*Entries*.
^^^^^^^^
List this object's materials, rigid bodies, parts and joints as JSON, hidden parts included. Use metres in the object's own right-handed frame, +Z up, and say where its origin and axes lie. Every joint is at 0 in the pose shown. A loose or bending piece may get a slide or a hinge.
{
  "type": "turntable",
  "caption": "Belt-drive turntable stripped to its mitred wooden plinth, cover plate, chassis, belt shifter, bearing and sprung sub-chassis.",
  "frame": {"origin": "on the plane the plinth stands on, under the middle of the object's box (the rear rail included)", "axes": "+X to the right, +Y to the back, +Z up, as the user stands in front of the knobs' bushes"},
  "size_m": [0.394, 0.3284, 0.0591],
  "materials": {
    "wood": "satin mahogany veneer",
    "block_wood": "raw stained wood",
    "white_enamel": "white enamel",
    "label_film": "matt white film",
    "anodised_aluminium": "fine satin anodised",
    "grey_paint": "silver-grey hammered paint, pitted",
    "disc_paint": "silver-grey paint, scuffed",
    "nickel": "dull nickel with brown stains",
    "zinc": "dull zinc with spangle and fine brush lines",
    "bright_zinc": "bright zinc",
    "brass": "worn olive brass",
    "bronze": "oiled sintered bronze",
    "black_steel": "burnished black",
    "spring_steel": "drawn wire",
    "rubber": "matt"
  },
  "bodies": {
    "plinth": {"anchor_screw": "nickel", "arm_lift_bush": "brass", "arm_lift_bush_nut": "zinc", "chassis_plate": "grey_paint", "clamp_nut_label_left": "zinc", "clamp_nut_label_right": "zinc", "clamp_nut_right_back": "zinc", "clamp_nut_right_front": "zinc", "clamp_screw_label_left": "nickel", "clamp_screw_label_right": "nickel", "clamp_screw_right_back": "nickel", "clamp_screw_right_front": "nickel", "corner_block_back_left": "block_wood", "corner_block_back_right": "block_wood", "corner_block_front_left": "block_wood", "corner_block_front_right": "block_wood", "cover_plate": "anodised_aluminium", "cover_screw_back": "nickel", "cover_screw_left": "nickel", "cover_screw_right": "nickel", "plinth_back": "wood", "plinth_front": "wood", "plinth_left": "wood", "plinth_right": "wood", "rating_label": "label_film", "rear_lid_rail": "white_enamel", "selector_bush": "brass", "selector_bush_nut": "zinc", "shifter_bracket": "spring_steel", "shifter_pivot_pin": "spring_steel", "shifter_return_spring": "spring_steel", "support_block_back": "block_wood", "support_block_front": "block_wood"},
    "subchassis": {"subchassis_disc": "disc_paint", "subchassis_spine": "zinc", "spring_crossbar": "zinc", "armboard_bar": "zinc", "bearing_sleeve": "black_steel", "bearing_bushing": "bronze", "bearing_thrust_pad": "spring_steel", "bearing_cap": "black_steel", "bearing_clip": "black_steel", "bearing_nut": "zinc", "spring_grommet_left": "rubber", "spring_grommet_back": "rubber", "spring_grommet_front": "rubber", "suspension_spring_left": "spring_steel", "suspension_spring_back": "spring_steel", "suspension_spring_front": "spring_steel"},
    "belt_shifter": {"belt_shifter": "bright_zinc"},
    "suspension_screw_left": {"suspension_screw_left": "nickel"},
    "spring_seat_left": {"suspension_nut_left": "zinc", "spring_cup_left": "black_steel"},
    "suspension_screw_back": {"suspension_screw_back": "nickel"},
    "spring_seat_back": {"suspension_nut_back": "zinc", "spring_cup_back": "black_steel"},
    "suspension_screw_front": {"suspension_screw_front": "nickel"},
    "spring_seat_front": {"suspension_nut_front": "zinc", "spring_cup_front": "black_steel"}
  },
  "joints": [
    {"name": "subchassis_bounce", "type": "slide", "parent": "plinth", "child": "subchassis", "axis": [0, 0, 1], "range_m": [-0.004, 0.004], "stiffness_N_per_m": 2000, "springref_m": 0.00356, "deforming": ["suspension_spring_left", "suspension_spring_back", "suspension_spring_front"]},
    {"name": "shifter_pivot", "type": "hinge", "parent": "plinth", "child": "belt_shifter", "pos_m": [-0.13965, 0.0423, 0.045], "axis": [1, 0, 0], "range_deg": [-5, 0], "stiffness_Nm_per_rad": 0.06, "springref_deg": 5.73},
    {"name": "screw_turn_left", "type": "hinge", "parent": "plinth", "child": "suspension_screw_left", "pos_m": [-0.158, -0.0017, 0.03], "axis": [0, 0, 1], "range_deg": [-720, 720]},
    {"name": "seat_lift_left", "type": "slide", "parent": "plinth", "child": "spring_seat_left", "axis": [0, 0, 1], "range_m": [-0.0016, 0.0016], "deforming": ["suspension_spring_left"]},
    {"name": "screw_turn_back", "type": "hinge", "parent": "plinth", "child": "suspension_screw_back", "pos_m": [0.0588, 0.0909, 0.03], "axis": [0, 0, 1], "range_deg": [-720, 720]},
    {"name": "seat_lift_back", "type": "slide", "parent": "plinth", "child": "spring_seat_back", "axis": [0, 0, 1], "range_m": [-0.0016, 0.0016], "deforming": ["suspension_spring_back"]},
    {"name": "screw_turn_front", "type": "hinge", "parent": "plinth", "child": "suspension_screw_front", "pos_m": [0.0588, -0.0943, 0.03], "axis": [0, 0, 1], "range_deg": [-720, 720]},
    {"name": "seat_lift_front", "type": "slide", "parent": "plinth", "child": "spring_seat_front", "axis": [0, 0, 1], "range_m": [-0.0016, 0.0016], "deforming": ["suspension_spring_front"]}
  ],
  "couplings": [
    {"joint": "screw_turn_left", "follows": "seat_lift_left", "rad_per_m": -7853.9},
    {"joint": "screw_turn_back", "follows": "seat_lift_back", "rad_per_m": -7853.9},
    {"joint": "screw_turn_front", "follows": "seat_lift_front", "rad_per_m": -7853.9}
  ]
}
^^^^^^^^
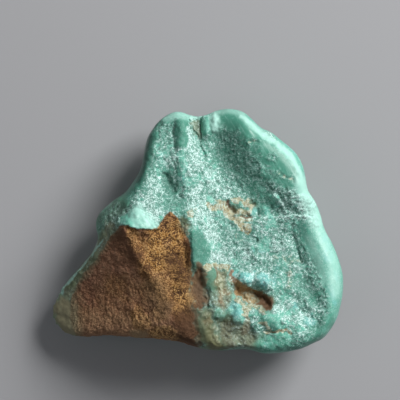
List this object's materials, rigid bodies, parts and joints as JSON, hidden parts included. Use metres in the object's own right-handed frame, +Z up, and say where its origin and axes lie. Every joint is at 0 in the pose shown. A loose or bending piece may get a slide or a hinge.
^^^^^^^^
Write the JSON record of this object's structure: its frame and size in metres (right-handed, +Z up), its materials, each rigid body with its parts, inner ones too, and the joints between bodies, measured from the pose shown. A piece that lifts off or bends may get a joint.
^^^^^^^^
*Instructions to follow*. From the listing above, collect each line in which the string "with" appears.

*The reply*.
    "nickel": "dull nickel with brown stains",
    "zinc": "dull zinc with spangle and fine brush lines",
Write the JSON record of this object's structure: its frame and size in metres (right-handed, +Z up), its materials, each rigid body with its parts, inner ones too, and the joints between bodies, measured from the pose shown. A piece that lifts off or bends may get a joint.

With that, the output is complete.